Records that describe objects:

▶

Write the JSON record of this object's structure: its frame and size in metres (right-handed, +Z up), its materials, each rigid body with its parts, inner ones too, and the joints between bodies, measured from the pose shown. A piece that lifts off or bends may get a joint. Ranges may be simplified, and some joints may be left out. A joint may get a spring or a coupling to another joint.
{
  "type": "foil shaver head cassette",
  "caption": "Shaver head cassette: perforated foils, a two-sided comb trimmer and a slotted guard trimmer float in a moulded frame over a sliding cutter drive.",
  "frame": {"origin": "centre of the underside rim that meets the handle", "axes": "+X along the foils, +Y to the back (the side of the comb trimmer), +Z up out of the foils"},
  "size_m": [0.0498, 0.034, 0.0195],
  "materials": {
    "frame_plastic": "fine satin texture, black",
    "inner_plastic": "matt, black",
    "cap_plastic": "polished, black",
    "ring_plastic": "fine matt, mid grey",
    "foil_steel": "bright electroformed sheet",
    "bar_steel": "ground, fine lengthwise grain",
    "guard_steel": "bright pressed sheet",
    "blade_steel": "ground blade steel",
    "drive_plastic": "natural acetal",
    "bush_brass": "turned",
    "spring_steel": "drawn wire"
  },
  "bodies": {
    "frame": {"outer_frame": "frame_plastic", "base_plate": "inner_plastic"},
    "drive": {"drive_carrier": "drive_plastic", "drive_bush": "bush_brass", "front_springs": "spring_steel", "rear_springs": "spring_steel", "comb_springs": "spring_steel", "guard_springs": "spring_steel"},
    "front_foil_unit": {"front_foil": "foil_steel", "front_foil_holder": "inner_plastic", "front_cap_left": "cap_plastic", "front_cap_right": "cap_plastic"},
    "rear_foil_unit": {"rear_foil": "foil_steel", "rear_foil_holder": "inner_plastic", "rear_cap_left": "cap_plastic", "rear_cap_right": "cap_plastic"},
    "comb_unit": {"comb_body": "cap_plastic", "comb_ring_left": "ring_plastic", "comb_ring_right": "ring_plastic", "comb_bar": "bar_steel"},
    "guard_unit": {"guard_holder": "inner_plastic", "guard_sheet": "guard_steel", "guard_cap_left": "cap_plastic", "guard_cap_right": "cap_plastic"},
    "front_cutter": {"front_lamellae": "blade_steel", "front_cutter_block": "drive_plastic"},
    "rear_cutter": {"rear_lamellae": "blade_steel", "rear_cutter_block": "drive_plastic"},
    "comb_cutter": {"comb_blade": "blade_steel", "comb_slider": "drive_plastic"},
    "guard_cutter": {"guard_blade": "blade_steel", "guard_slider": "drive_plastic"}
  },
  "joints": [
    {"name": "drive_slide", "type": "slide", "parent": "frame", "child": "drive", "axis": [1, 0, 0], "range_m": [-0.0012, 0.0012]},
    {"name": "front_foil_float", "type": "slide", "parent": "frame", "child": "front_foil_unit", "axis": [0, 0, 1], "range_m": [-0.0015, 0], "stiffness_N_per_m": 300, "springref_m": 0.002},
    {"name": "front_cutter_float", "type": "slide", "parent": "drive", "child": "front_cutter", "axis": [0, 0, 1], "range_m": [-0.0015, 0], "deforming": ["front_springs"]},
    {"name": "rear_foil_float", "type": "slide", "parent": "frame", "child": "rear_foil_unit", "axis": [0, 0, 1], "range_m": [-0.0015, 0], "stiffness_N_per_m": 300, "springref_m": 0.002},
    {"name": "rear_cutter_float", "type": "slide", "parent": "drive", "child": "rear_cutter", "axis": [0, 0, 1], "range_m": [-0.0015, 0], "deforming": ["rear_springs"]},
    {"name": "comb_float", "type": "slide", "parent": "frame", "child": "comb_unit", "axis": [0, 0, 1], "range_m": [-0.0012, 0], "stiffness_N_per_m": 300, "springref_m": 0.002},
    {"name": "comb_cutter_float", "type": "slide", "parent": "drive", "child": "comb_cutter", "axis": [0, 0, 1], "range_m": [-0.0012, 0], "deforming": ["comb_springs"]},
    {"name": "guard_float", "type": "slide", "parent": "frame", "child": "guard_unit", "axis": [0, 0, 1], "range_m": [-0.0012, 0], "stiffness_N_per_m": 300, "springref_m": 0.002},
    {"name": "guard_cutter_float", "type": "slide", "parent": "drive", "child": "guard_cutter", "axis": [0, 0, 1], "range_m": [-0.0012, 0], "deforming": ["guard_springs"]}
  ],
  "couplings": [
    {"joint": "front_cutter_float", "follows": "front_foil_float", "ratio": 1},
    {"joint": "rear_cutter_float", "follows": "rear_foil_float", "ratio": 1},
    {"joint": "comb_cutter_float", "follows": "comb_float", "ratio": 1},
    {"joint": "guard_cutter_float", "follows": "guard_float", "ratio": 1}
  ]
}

◀
▶

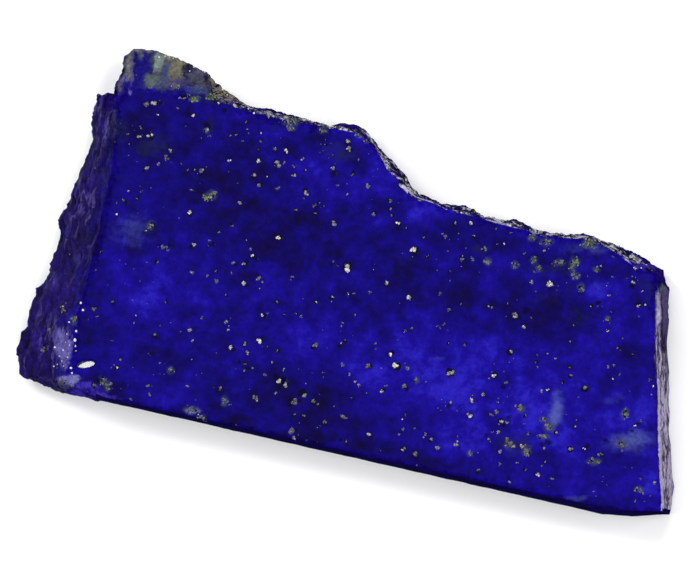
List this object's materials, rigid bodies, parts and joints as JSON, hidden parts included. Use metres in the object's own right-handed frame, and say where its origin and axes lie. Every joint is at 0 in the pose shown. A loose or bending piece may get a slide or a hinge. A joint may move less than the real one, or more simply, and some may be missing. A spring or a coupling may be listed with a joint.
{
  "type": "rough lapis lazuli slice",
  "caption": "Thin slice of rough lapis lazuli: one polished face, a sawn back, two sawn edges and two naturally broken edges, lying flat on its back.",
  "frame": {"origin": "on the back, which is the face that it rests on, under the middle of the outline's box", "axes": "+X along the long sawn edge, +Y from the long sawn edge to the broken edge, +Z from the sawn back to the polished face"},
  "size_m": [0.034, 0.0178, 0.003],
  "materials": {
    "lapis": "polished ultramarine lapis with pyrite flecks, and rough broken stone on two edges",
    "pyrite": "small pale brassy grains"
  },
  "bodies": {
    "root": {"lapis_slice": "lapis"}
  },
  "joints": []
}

◀

• **EXERCISE PROMPT**
Search the records above for "axes". Copy each line where it is found.

• **FULL RESPONSE**
  "frame": {"origin": "centre of the underside rim that meets the handle", "axes": "+X along the foils, +Y to the back (the side of the comb trimmer), +Z up out of the foils"},
List this object's materials, rigid bodies, parts and joints as JSON, hidden parts included. Use metres in the object's own right-handed frame, and say where its origin and axes lie. Every joint is at 0 in the pose shown. A loose or bending piece may get a slide or a hinge. A joint may move less than the real one, or more simply, and some may be missing. A spring or a coupling may be listed with a joint.
  "frame": {"origin": "on the back, which is the face that it rests on, under the middle of the outline's box", "axes": "+X along the long sawn edge, +Y from the long sawn edge to the broken edge, +Z from the sawn back to the polished face"},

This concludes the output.